一方2006年には世界の2%の人間が、世界の半分以上の所得を手にするようになる。これが新自由主義が呼び込んだグローバリズムの結果です。
それに対して当然バックラッシュが起こる。

あのアメリカでさえ、64%のアメリカ市民が、年間$500税金を払ってもいいから、医療のカバレッジを保証すべきだと思っているという調査結果をCBSとNYTが報じる。

今や、初期の南米の独裁政権による超自由経済を主導した結構多くの人間が、訴えられ収監されている一方、南米では昨日、アメリカ大統領オバマと初めて握手したチャベスが21世紀型の社会主義を報じ、63%の票を得て勝ち、なおかつ国民の57%がこの民主政体にハッピーだという調査が出、当時のアメリカの政権転覆工作も失敗する。ウルグアイもそれに続き、左翼政権が生まれ民営化をブロックする。

ヨーロッパもワシントンコンセンサスにNoを突きつけるけども、これがちょっと妙な方向へ進むんです。

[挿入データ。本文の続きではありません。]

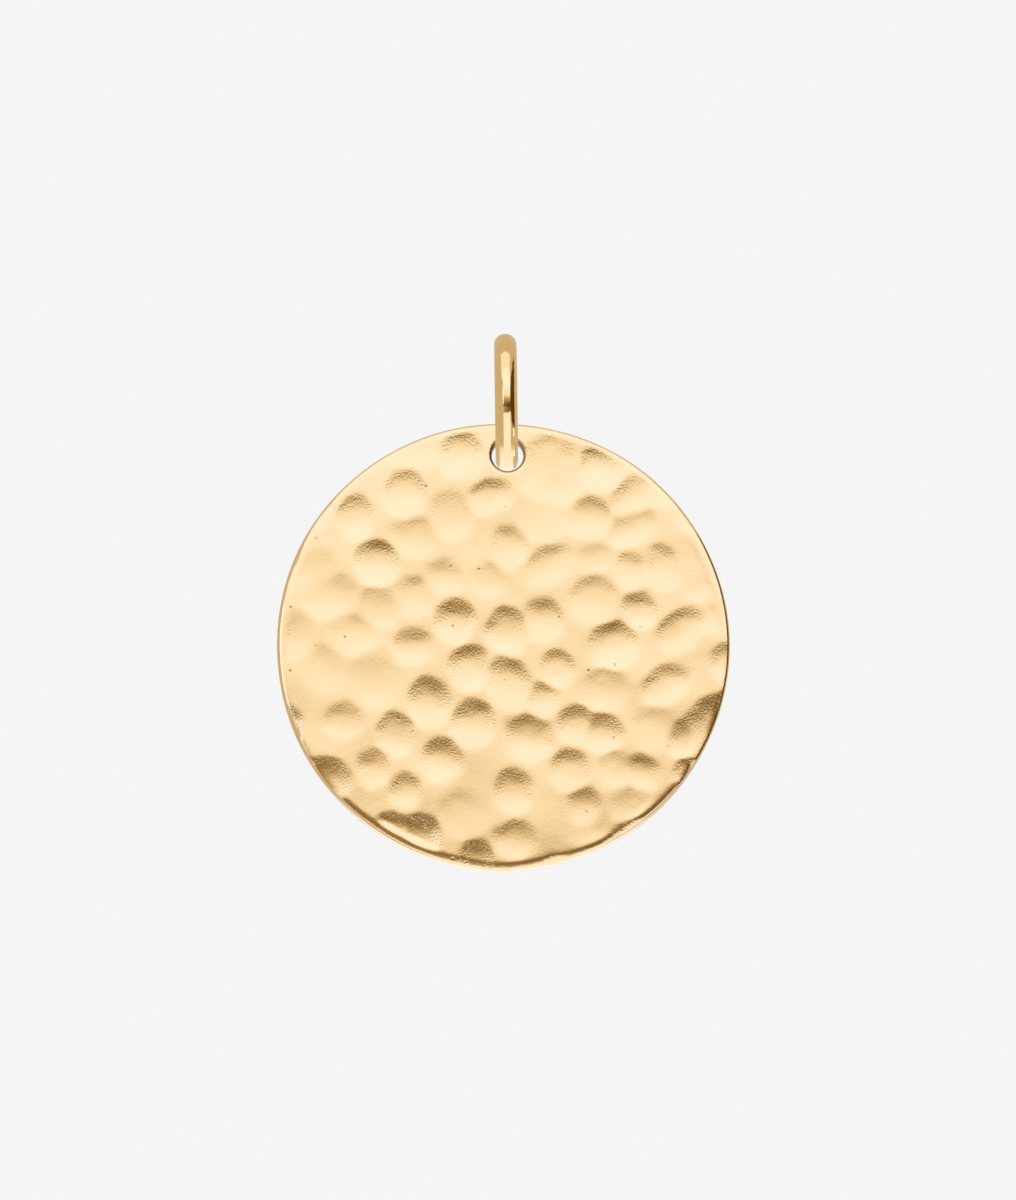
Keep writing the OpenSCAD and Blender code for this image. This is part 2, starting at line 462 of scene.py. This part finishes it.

ポーランドでは、パブリックペンションシステム廃止(かんぽの宿かと一瞬思う私は単純なアホですが、年金ですね)と15%フラットタックスという判り易いフリードマン的候補が負けるわけですが、愛国の保守が勝つ。これが、ゲイ、ユダヤ人、フェミニスト、在留外国人共産主義者らを攻撃する。

ロシアでは、プーチンが出てきて、外部支配に置こうとする連中に対し、愛国の新型オリガーキーを育て対抗する。邪魔なジャーナリスト達は消え、民族紛争は増加するけども、人工の60%が彼の愛国ファシズム的な「ロシア人の為のロシア」スローガンを支持する。

結局、ヨーロッパというのは、ワイマールの状況下でナチを産んだような方向に行きがちになってしまうわけです。外にやられれば、生き残りは内で固まります。
バックラッシュは、排外主義と愛国的全体主義を呼ぶ。人種差別、移民排撃という事につながる。

後で書きますが、想像つきますよね。日本を含む東アジアエリアのナショナリズムがこの20年くらいどういう流れだったか。

ただ、最初に餌食になった南米は、少し違うんです。
そしてこの間世界でも、社会民主主義は消えてしまった訳ではなく、新自由主義勢力に負けていた訳です。

長くなってしまったなあ....。後何回続くのか(笑

※写真は古くさい図書館。子供の頃とかわりません。こういう60〜70年代の建物を大事に使っている所はホッとしますね。うるさい奴もいないし。最近歩いてここに行きます。PC用の席もあるのでぽちぽちポメラで書いたりしてます。